→ **Set exercise**:
Return only the lines running from the line with "clear_scene()" down to the line with "obj.data = obj.data.copy()", both included, exactly as they appear.

------------------------------

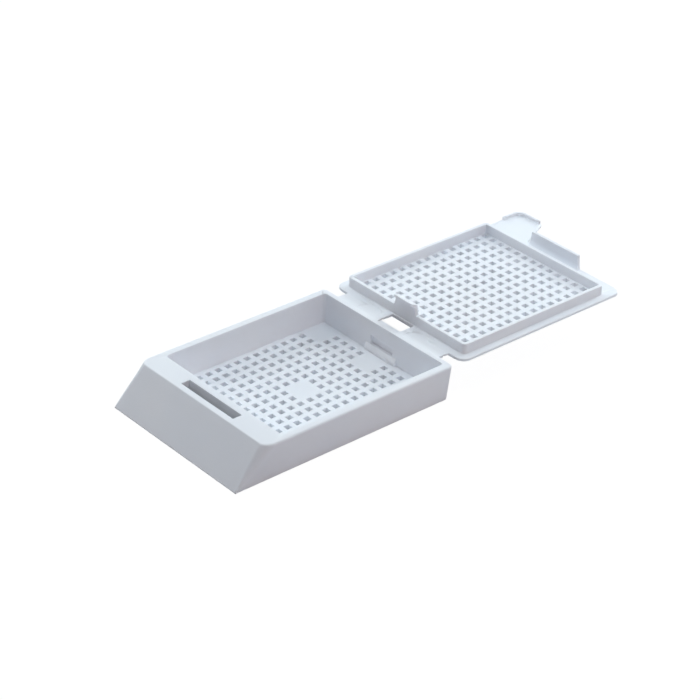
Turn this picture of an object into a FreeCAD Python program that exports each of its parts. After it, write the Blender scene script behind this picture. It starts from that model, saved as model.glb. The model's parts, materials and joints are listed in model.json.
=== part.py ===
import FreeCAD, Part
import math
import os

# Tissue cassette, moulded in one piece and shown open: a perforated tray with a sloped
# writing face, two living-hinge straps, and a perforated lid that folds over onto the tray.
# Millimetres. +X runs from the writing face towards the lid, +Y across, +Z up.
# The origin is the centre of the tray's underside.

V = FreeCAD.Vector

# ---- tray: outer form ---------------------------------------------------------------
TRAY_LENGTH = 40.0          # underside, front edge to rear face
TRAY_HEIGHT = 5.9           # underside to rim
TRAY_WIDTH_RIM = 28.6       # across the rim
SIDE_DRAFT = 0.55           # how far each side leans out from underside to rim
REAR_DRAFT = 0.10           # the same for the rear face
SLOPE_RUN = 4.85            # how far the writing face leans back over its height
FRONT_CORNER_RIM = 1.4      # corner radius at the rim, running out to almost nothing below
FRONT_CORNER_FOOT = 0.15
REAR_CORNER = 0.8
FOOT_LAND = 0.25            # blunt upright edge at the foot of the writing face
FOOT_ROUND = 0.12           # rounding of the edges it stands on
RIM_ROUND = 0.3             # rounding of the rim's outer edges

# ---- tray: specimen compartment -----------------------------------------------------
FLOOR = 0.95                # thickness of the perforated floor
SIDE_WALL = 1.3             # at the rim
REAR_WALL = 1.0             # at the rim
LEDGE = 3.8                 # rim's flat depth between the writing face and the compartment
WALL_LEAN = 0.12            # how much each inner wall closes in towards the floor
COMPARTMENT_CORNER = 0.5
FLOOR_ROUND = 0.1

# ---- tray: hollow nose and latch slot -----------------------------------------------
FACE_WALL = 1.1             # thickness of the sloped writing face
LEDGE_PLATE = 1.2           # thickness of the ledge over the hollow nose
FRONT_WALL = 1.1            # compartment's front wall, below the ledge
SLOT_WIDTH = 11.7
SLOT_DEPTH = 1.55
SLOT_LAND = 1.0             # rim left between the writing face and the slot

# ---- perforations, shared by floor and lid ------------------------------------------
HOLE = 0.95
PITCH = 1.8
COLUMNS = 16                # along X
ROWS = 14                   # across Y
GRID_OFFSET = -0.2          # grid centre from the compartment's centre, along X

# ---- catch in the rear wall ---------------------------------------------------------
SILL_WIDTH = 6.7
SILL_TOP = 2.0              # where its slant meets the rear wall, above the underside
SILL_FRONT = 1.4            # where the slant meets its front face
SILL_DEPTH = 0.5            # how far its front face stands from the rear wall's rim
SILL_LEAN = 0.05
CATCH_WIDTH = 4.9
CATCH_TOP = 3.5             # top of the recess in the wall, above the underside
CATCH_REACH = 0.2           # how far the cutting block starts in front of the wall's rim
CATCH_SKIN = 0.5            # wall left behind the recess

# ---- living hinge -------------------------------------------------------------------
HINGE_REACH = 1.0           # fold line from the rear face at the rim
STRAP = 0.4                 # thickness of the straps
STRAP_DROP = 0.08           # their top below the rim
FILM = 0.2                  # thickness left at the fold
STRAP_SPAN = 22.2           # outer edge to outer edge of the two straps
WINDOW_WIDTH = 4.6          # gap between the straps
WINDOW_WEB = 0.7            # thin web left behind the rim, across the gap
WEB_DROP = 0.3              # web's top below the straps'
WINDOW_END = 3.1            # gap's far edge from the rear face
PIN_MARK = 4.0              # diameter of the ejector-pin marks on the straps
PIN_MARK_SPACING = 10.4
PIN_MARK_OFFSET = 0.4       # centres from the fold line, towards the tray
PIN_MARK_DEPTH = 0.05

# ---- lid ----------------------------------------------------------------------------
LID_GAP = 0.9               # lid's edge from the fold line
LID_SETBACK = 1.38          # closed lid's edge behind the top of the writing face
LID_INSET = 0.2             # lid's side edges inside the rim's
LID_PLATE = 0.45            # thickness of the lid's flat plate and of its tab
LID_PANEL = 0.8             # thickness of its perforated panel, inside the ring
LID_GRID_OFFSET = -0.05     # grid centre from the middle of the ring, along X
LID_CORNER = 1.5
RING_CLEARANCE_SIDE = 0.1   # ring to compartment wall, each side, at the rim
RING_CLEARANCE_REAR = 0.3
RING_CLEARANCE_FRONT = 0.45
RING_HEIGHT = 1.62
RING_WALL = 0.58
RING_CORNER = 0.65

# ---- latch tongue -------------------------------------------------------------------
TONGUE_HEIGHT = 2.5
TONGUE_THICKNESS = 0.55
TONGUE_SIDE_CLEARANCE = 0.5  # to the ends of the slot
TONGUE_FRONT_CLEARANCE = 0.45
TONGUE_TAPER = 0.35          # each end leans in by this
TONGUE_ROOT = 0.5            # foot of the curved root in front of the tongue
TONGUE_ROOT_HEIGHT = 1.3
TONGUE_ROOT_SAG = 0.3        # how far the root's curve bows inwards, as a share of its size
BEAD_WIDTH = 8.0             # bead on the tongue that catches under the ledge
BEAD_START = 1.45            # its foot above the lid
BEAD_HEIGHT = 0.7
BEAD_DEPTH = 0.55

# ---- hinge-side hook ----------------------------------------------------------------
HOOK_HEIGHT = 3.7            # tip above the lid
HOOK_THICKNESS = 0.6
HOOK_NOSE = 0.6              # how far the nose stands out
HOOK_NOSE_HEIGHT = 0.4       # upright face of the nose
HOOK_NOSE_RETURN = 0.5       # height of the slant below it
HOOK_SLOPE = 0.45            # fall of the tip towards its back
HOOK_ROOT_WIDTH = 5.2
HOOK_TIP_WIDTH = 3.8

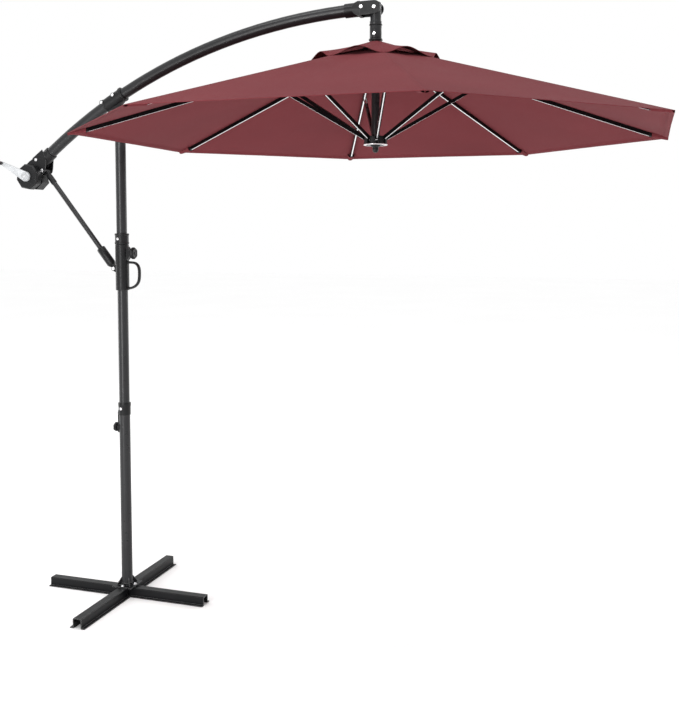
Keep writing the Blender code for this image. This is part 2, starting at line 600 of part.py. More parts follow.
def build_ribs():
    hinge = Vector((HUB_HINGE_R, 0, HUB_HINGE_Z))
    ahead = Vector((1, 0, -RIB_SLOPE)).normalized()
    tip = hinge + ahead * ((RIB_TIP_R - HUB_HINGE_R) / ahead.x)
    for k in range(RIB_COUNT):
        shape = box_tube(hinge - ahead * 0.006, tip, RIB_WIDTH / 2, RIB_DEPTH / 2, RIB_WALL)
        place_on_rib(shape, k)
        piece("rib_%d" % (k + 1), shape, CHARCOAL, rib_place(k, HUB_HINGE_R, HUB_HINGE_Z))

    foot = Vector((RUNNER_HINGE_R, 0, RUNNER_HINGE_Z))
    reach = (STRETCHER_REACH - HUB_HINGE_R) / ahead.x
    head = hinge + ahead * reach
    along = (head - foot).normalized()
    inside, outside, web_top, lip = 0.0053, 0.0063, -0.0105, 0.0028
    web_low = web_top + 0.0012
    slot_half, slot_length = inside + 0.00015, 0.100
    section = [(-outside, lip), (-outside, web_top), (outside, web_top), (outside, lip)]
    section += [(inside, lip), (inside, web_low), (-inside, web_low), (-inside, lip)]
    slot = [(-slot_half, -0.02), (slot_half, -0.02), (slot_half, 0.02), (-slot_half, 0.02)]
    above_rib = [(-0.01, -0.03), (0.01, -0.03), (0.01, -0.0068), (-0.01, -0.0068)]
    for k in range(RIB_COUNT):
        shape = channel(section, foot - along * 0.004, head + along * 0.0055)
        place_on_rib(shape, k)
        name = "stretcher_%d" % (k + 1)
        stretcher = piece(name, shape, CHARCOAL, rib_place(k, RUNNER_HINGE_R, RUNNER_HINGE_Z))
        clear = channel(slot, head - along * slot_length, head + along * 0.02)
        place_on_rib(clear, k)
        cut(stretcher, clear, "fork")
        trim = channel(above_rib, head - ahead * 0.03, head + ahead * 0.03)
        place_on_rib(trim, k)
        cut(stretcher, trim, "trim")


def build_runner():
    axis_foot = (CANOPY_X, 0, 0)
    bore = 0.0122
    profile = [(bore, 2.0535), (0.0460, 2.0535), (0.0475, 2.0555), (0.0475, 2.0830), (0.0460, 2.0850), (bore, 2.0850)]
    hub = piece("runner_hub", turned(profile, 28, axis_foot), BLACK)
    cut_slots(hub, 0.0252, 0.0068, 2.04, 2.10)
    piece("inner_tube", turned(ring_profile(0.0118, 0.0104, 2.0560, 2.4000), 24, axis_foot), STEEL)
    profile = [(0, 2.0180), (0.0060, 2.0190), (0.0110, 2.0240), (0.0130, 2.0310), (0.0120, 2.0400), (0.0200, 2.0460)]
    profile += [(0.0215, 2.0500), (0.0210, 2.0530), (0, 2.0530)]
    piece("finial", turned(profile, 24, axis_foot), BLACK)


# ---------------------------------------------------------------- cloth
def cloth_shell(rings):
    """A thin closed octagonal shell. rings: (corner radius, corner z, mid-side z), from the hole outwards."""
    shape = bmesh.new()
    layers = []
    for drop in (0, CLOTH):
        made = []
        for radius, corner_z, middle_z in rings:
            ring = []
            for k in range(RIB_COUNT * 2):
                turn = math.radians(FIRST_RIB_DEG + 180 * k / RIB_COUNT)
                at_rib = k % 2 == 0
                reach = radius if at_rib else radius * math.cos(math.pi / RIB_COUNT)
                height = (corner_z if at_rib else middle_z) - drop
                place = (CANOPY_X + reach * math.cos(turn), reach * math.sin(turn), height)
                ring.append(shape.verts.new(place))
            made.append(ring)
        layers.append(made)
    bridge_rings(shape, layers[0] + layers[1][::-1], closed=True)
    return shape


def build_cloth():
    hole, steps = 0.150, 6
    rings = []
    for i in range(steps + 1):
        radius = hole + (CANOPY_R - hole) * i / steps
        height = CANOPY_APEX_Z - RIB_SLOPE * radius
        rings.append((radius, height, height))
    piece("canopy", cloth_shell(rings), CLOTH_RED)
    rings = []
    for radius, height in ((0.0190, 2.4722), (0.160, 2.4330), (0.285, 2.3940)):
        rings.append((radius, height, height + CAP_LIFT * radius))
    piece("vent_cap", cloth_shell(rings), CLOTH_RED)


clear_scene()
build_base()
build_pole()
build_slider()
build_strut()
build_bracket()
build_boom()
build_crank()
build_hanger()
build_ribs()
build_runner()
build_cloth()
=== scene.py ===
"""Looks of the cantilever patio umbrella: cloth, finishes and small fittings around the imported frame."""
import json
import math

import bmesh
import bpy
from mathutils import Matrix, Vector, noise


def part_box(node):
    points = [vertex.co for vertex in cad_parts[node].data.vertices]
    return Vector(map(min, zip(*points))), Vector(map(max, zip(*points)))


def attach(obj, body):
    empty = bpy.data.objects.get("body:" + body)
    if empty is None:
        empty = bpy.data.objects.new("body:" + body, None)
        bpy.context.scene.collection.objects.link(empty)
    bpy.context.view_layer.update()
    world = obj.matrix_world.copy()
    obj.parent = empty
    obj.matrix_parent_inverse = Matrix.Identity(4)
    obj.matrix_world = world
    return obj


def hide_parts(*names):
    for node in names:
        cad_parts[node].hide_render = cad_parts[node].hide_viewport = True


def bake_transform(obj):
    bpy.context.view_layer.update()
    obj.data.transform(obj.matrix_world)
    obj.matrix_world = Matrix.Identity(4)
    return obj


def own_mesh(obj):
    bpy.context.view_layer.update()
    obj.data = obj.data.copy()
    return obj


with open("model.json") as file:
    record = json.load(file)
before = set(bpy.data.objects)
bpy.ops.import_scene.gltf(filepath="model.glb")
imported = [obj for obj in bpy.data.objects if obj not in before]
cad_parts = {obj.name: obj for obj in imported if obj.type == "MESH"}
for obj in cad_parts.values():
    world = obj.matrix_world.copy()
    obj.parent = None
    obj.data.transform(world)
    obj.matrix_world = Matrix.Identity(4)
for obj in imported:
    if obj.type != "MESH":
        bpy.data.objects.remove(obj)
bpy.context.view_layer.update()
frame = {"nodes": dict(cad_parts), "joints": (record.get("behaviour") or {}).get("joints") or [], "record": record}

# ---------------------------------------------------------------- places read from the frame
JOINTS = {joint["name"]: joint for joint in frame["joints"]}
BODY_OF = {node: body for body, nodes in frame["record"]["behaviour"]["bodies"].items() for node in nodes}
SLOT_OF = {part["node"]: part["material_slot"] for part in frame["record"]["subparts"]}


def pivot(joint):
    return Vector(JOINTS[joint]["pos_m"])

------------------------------

→ **Result for this task**:
clear_scene()
build_base()
build_pole()
build_slider()
build_strut()
build_bracket()
build_boom()
build_crank()
build_hanger()
build_ribs()
build_runner()
build_cloth()
=== scene.py ===
"""Looks of the cantilever patio umbrella: cloth, finishes and small fittings around the imported frame."""
import json
import math

import bmesh
import bpy
from mathutils import Matrix, Vector, noise


def part_box(node):
    points = [vertex.co for vertex in cad_parts[node].data.vertices]
    return Vector(map(min, zip(*points))), Vector(map(max, zip(*points)))


def attach(obj, body):
    empty = bpy.data.objects.get("body:" + body)
    if empty is None:
        empty = bpy.data.objects.new("body:" + body, None)
        bpy.context.scene.collection.objects.link(empty)
    bpy.context.view_layer.update()
    world = obj.matrix_world.copy()
    obj.parent = empty
    obj.matrix_parent_inverse = Matrix.Identity(4)
    obj.matrix_world = world
    return obj


def hide_parts(*names):
    for node in names:
        cad_parts[node].hide_render = cad_parts[node].hide_viewport = True


def bake_transform(obj):
    bpy.context.view_layer.update()
    obj.data.transform(obj.matrix_world)
    obj.matrix_world = Matrix.Identity(4)
    return obj


def own_mesh(obj):
    bpy.context.view_layer.update()
    obj.data = obj.data.copy()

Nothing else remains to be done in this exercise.